For now, ruling coalition and opposition parties are lobbing brickbats at each other over why it was that in January officials went ahead and terminated the government’s public private partnership (PPP) contract with the Anaklia Development Consortium (ADC). Although Georgian Minister of Economy and Sustainable Development Natia Turnava has moved relatively quickly to announce that a new tender for the development of the deep-sea port will materialise “very soon”, it seems unlikely that anything much will be settled until a new government is voted in an election that must take place by October. More likely is that the squabbling politicians will spend the time in the runup to voting day attempting to kick lumps out of each other in trying to pin the blame for the ADC disappointment.
The decision to announce a new tender “was absolutely logical, as Anaklia is our priority and we cannot allow any further delays,” said Turnava. She added: “The Ministry of Infrastructure, with our involvement, will review the terms and conditions, as they have undergone considerable modification since 2017 in favour of the investor. We are very hopeful that a new company will soon emerge as a result of a transparent tender. Of course, the Anaklia port will be built, this is our strategic priority and nothing will hinder it."
There are dark mutterings that the reason ADC did not get anywhere fast in progressing the project, and eventually had the project taken away from it, is that figures in the ruling Georgian Dream party want to see the contract for the big investment go to favoured and powerful business interests. Even darker mutterings suggest that efforts are under way to endlessly stall the project at Moscow’s behest, but there is only scarce and inconclusive evidence for the first conspiracy theory and hardly anything at all to put forward for the second.
Co-founder of Georgia's TBC Bank, Mamuka Khazaradze—who has served as the ADC investment’s high-profile backer through consortium member TBC Holding—has blamed Bidzina Ivanishvili, the billionaire oligarch and Georgian Dream leader, for disrupting ADC’s project. Georgian prosecutors last year started investigations into alleged money laundering involving Khazaradze and another co-founder of TBC, Badri Japaridze, focusing on transactions that took place some 12 years ago. Khazaradze, who like Japaridze strenuously rejects the laundering allegations, has lately set up a new political vehicle, the Lelo Public Movement.
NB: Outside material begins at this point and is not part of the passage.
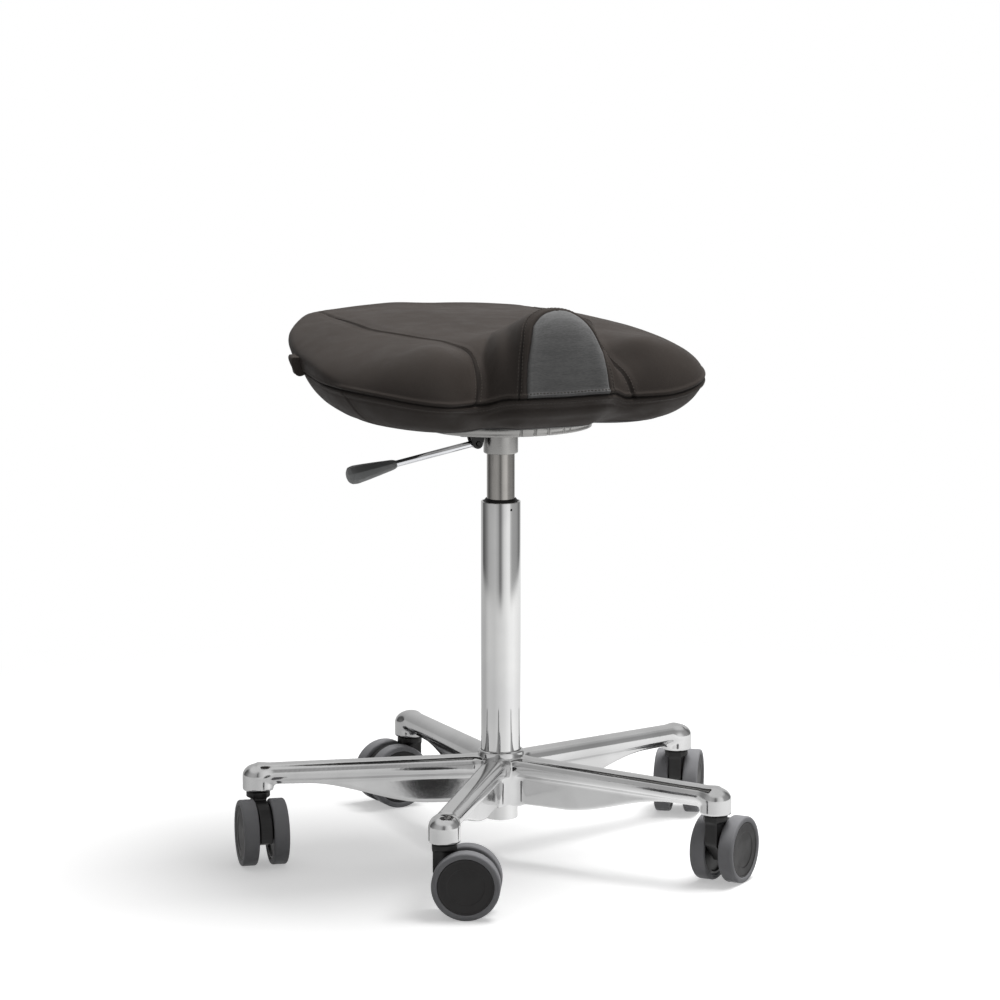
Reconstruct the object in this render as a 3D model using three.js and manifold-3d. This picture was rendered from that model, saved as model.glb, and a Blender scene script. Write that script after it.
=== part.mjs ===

By their actions, wittingly or not, officials have certainly sent the message that people associated with ADC are not in favour with the powers that be. Was that the reason why ADC failed to hit financing deadlines for Anaklia?
The government insists it has been entirely fair. Officials point out they gave additional time to ADC to fulfil its contractual obligations, but the consortium failed to replenish its capital with $120mn by finding a strategic investor to replace the US Conti Group, which pulled out from the project last year. ADC also failed to attract a $400mn loan from international banks, they added.
All is to play for. If Georgian Dream is toppled by opposition parties in the general election, ADC might conceivably get a second chance to realise its Anaklia project. Political landscape changes could consolidate the confidence of foreign investors which seem to be shying away from the project under uncertain political circumstances.
Levan Akhvlediani, ADC’s CEO, has, meanwhile, stated that the consortium plans to take the government to the international courts over the termination of the contract.
Strong words from Pompeo
The initiative to build a deep sea port at Anaklia, located just a few kilometres from the Russian-occupied Abkhazia breakaway territory, appears to still enjoy strong backing from the US. In June last year, US Secretary of State Mike Pompeo said following a meeting with Mamuka Bakhtadze, then Georgia’s prime minister, that “[Anaklia deep sea port] project and others will enhance Georgia’s relationship with free economies and prevent Georgia from falling prey to Russian or Chinese economic influence. Those pretended friends do not have Georgia’s best interests at heart.”
The Kremlin is undoubtedly keeping up efforts to prevent Georgia on its doorstep from falling into a Western-orientated orbit, but it does not make public statements on Anaklia.
The imperative of achieving sufficient maritime economic development in the Black Sea region partly to service growing trade flows between Central Asia and Europe is, however, clear. Russia, for instance, recently announced it intends to build a deep sea port at Taman, on the Kerch Strait.
US companies’ investment strategies are mainly based on seeking economic rewards, but that does not mean lobbying from Washington to secure American investors, who will work to get Anaklia done, cannot take place. In fact, the probability of US companies featuring in the new Anaklia tender looks quite high with US congressmen quite active of late in calling for Georgia to work with the US in protecting and growing Georgian democracy.
Unfortunately for Western-leaning Georgians, for the US, the Black Sea does not have as much geopolitical importance as the South China Sea or Persian Gulf. But intensified competition between the US and China across Eurasia should, among other struggles for influence and more trade, keep the Anaklia port project afloat.